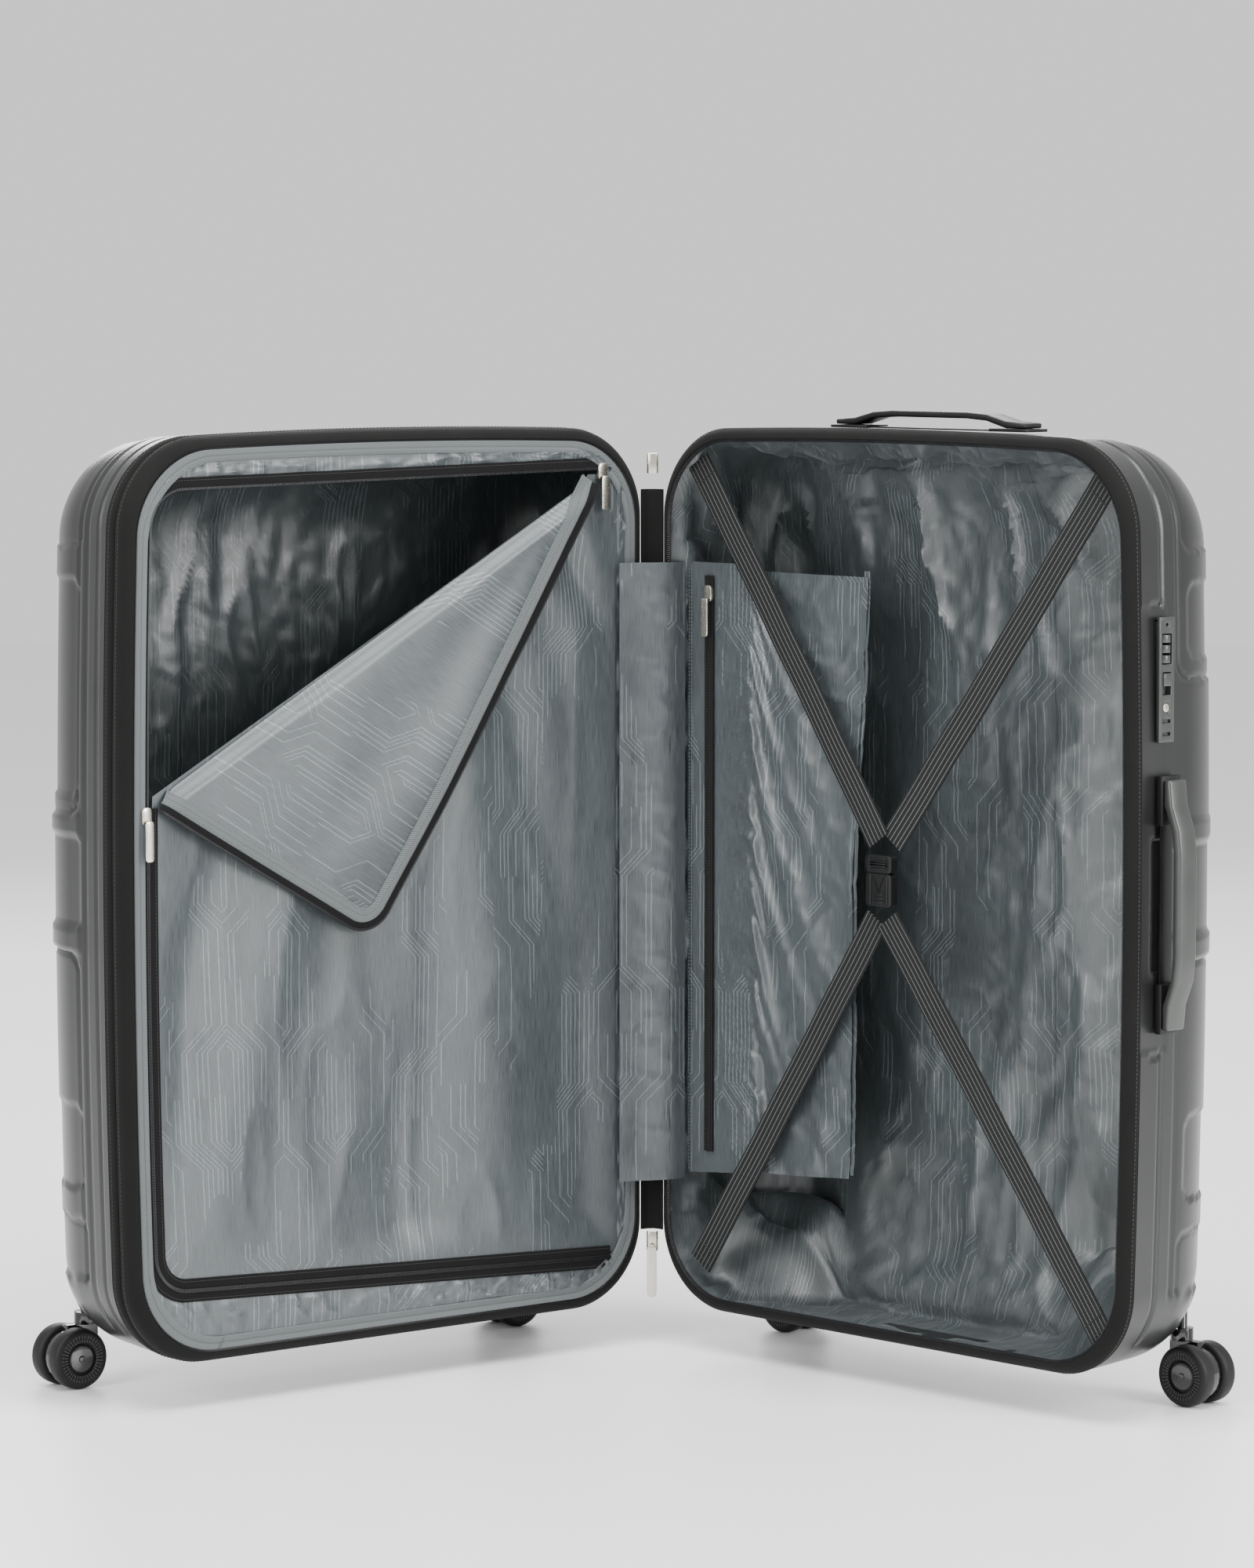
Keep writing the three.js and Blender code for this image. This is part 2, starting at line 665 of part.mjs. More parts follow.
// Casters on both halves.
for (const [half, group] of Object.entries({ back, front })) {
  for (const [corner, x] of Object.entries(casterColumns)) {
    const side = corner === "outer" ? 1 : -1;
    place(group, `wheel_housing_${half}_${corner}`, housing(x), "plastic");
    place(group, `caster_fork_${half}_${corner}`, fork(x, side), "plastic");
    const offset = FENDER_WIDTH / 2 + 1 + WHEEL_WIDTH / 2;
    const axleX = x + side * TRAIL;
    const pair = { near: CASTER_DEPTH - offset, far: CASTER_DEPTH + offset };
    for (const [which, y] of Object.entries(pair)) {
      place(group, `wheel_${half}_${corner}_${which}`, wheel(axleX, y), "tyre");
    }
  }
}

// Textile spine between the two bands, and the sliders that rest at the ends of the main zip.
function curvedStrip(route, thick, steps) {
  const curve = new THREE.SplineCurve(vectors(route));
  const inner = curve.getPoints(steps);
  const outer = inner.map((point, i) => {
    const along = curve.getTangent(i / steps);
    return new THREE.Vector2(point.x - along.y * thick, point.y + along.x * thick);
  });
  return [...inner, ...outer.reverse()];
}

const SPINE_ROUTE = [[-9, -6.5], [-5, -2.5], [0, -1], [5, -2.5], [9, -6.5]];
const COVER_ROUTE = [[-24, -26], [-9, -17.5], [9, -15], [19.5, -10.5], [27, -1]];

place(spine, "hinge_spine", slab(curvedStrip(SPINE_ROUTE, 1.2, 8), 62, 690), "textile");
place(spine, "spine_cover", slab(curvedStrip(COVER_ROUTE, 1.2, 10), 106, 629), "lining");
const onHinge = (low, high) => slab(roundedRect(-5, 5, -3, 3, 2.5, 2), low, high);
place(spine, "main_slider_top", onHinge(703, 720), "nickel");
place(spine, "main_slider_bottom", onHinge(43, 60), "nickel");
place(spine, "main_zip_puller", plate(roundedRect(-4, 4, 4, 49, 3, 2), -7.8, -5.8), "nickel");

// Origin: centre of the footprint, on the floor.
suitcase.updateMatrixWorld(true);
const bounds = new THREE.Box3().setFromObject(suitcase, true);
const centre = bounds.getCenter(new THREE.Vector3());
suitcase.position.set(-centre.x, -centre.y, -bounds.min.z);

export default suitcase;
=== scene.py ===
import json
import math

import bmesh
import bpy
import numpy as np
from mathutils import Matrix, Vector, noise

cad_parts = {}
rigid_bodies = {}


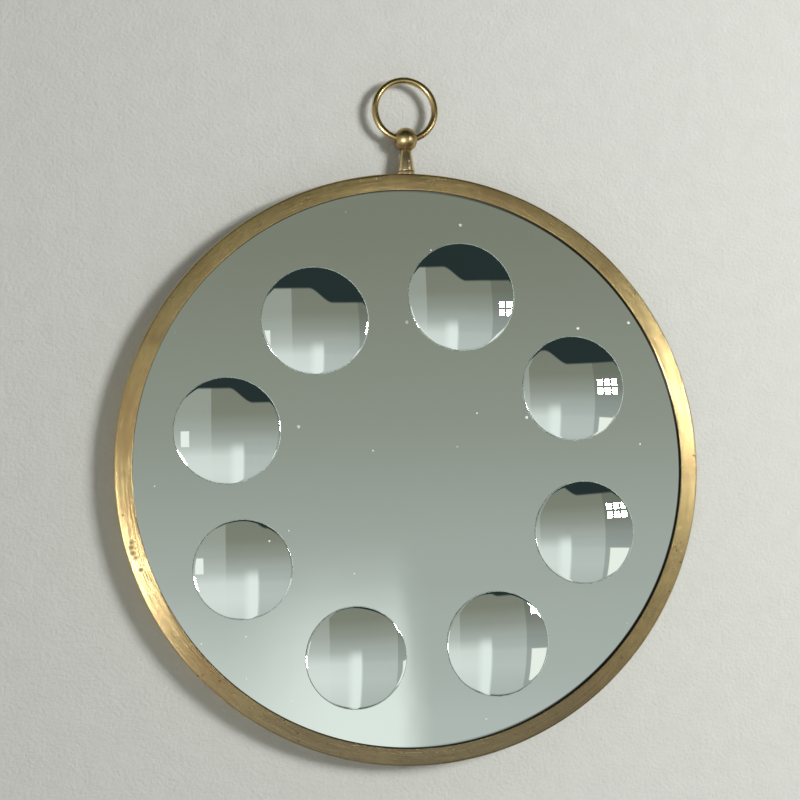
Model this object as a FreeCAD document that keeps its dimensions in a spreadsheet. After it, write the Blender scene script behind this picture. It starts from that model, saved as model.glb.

· · · · · · ·

STATED PROBLEM: Quote all the records exactly, please, leaving none out.

WRITTEN ANSWER:
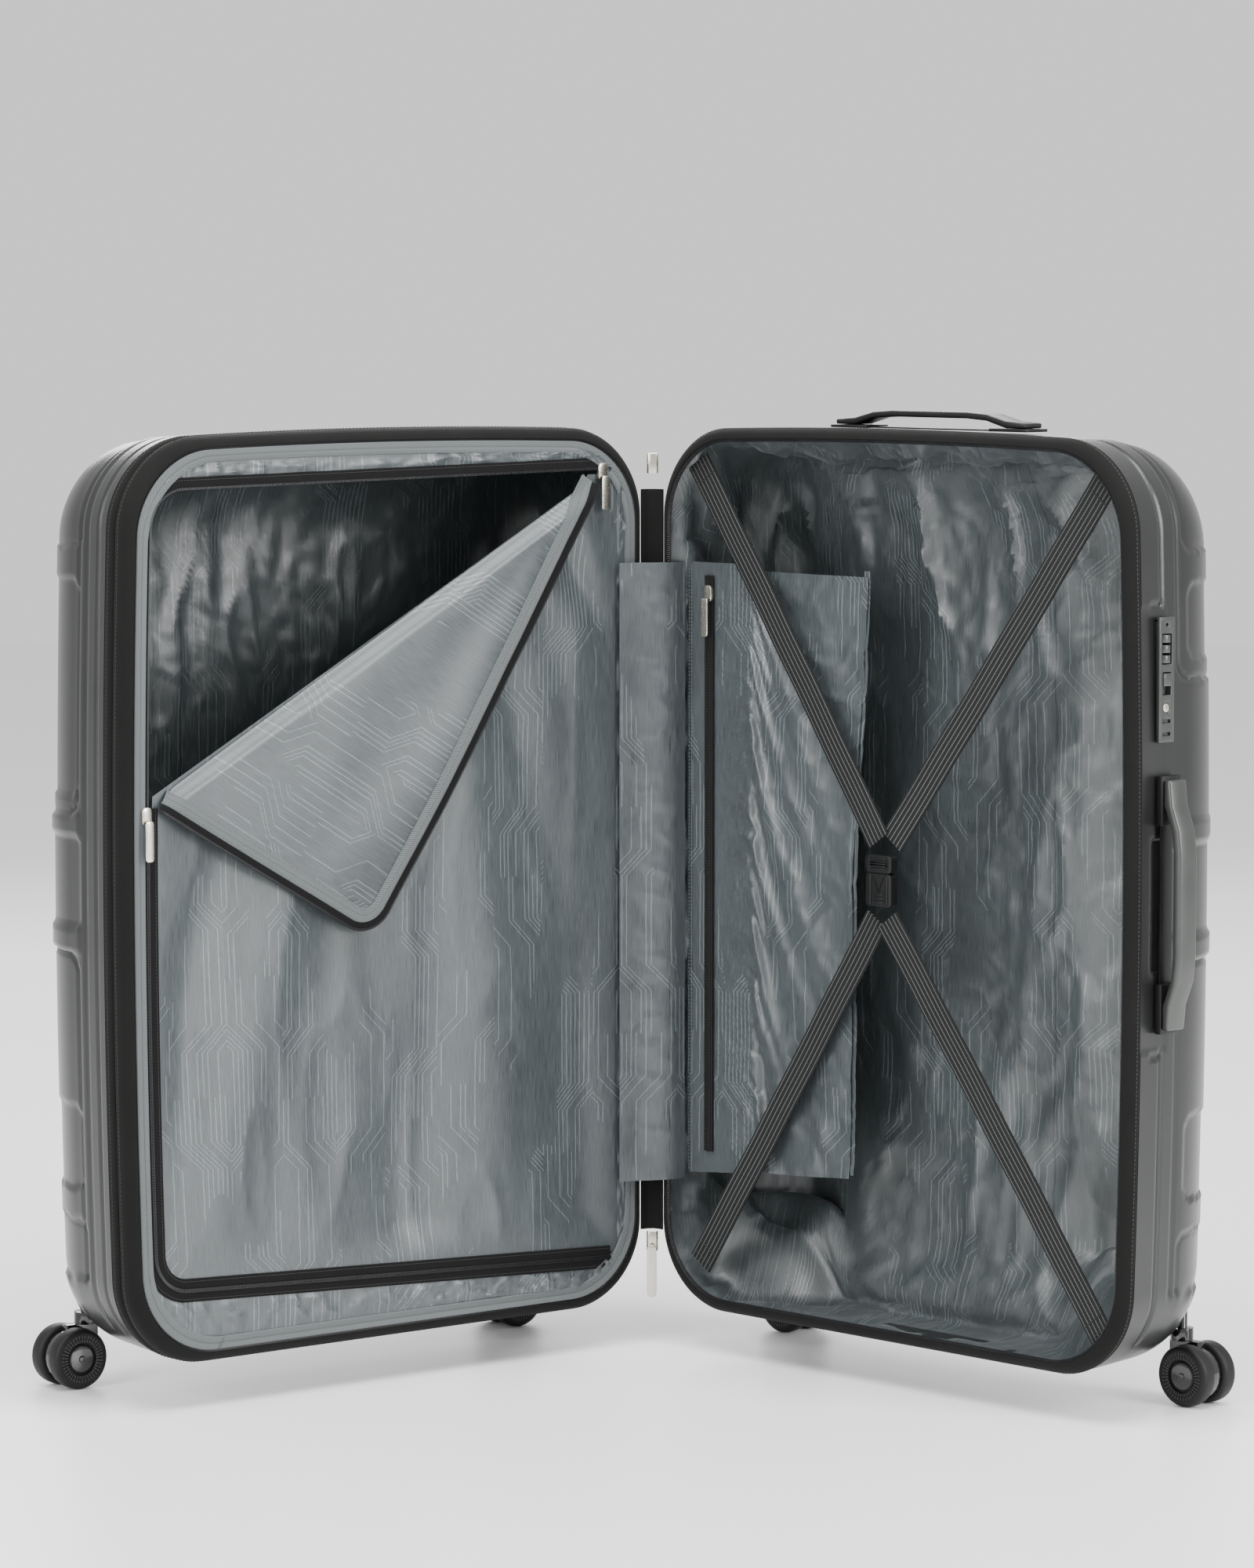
Keep writing the three.js and Blender code for this image. This is part 2, starting at line 665 of part.mjs. More parts follow.
// Casters on both halves.
for (const [half, group] of Object.entries({ back, front })) {
  for (const [corner, x] of Object.entries(casterColumns)) {
    const side = corner === "outer" ? 1 : -1;
    place(group, `wheel_housing_${half}_${corner}`, housing(x), "plastic");
    place(group, `caster_fork_${half}_${corner}`, fork(x, side), "plastic");
    const offset = FENDER_WIDTH / 2 + 1 + WHEEL_WIDTH / 2;
    const axleX = x + side * TRAIL;
    const pair = { near: CASTER_DEPTH - offset, far: CASTER_DEPTH + offset };
    for (const [which, y] of Object.entries(pair)) {
      place(group, `wheel_${half}_${corner}_${which}`, wheel(axleX, y), "tyre");
    }
  }
}

// Textile spine between the two bands, and the sliders that rest at the ends of the main zip.
function curvedStrip(route, thick, steps) {
  const curve = new THREE.SplineCurve(vectors(route));
  const inner = curve.getPoints(steps);
  const outer = inner.map((point, i) => {
    const along = curve.getTangent(i / steps);
    return new THREE.Vector2(point.x - along.y * thick, point.y + along.x * thick);
  });
  return [...inner, ...outer.reverse()];
}

const SPINE_ROUTE = [[-9, -6.5], [-5, -2.5], [0, -1], [5, -2.5], [9, -6.5]];
const COVER_ROUTE = [[-24, -26], [-9, -17.5], [9, -15], [19.5, -10.5], [27, -1]];

place(spine, "hinge_spine", slab(curvedStrip(SPINE_ROUTE, 1.2, 8), 62, 690), "textile");
place(spine, "spine_cover", slab(curvedStrip(COVER_ROUTE, 1.2, 10), 106, 629), "lining");
const onHinge = (low, high) => slab(roundedRect(-5, 5, -3, 3, 2.5, 2), low, high);
place(spine, "main_slider_top", onHinge(703, 720), "nickel");
place(spine, "main_slider_bottom", onHinge(43, 60), "nickel");
place(spine, "main_zip_puller", plate(roundedRect(-4, 4, 4, 49, 3, 2), -7.8, -5.8), "nickel");

// Origin: centre of the footprint, on the floor.
suitcase.updateMatrixWorld(true);
const bounds = new THREE.Box3().setFromObject(suitcase, true);
const centre = bounds.getCenter(new THREE.Vector3());
suitcase.position.set(-centre.x, -centre.y, -bounds.min.z);

export default suitcase;
=== scene.py ===
import json
import math

import bmesh
import bpy
import numpy as np
from mathutils import Matrix, Vector, noise

cad_parts = {}
rigid_bodies = {}


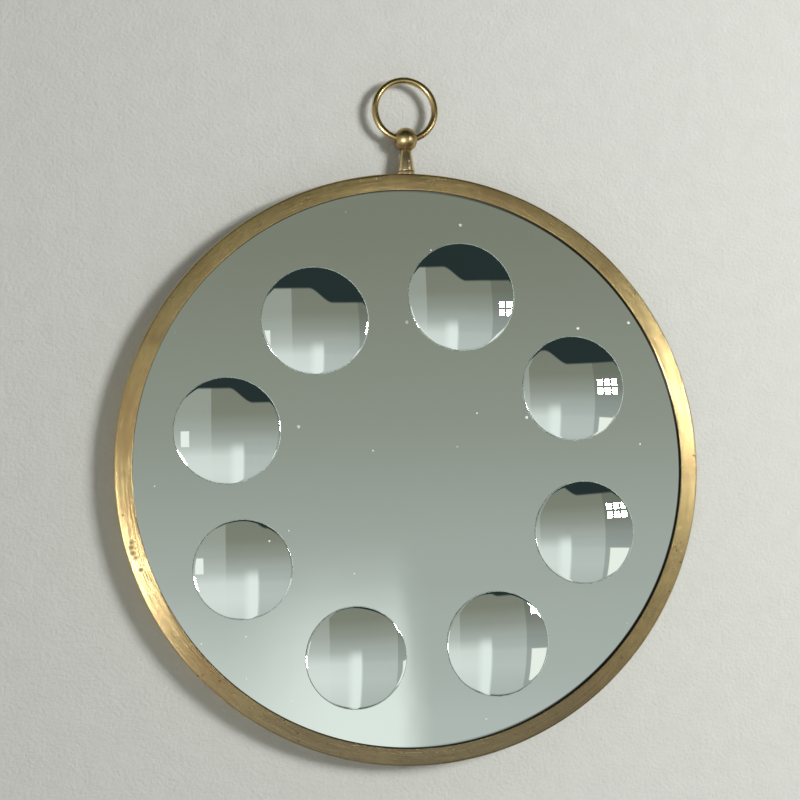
Model this object as a FreeCAD document that keeps its dimensions in a spreadsheet. After it, write the Blender scene script behind this picture. It starts from that model, saved as model.glb.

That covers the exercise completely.